South Carolina Sen. Lindsey Graham unleashed on New Hampshire’s Sen. Maggie Hassan when she used a procedural trick to call for a “phony” vote to kill a gas tax she had just rescued minutes earlier.
“This gives phony and cynical a bad name. They wouldn’t let you do this in professional wrestling. If you think people are this dumb, you’re going to be sadly mistaken,” Graham said from the floor of the Senate.

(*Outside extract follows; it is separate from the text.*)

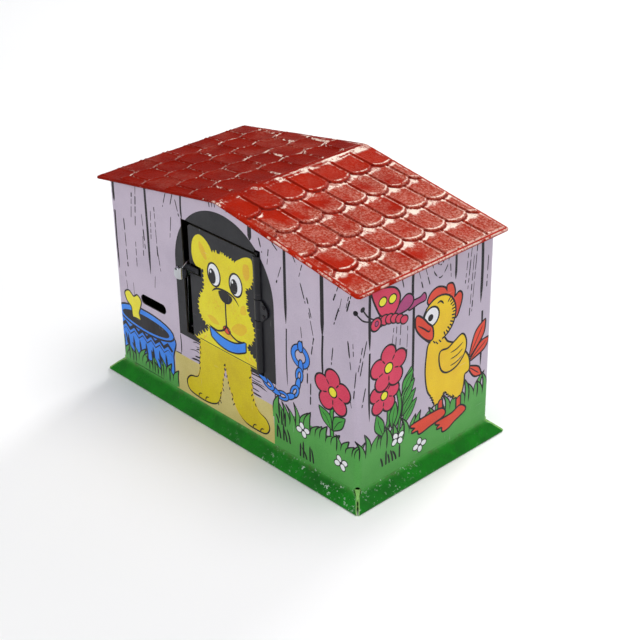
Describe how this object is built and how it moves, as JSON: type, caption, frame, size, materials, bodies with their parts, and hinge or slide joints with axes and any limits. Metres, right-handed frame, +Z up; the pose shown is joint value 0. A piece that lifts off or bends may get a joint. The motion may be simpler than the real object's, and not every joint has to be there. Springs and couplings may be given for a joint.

The incident occurred during Saturday night’s “vote-a-rama,” as it is called, leading to passage of the reconciliation bill, the so-called “Inflation Reduction Act.” Under the rules of reconciliation, which allows a budget-related bill to pass with just 50 votes, senators can offer unlimited amendments, which can also pass with a simple majority. When Democrats shoved through President Joe Biden’s $1.9 trillion “American Rescue Plan” in early 2021, for example, the GOP used the vote-a-rama to bring up votes to stop people in prison from getting COVID relief checks, prevent the packing of the U.S. Supreme Court and block a future carbon tax.
Hassan voted against all of those amendments.
On Saturday, Graham proposed stripping the bill of tax and fee increases on oil imports and production. As he put it in his amendment, “To strike a tax increase that would result in higher consumer prices for gasoline, heating oil, and other energy sources for Americans earning less than $400,000 per year.”
All 50 Democratic senators voted against his amendment, including Hassan, which killed it. Minutes later, Hassan took to the floor to offer essentially the same amendment, but under a different rule that requires 60 votes. Every Republican voted for it, as did Hassan and a handful of Democrats — all of whom knew there wouldn’t be 60 votes.
Here’s how Roll Call described the tactic:
“When Democrats wanted their members to be able to vote in favor of something, one of them would raise a budget point of order, triggering a motion to waive it that was subject to a 60-vote threshold instead of a simple majority…They could vote to waive the point of order without worrying about it being added to the bill and potentially undermining unified Democratic support for the larger package.”
When Graham saw Hassan take to the floor to purpose this “phony, cynical” vote, he’d had enough.
“What she’s doing is trying to strike the provisions she just voted [to keep] but it requires 60 votes. She she can vote for repealing a gas tax she just voted [to keep] so she’d look for the voters. If you really wanted to repeal the gas tax, the new one indexed to inflation, you should have voted for my amendment,” Graham said.
“What you’re doing is deceitful, it’s dishonest, and we’re gonna call you out!”
Graham was then warned he was in danger of violating the Senate’s rules on decorum by impugning the motives of a fellow senator.
Former New Hampshire Sen. Judd Gregg (R) was asked about Graham’s comments directed toward Hassan.
“I think Sen. Graham summed the situation up in his usual understated but accurate way,” Gregg told NHJournal.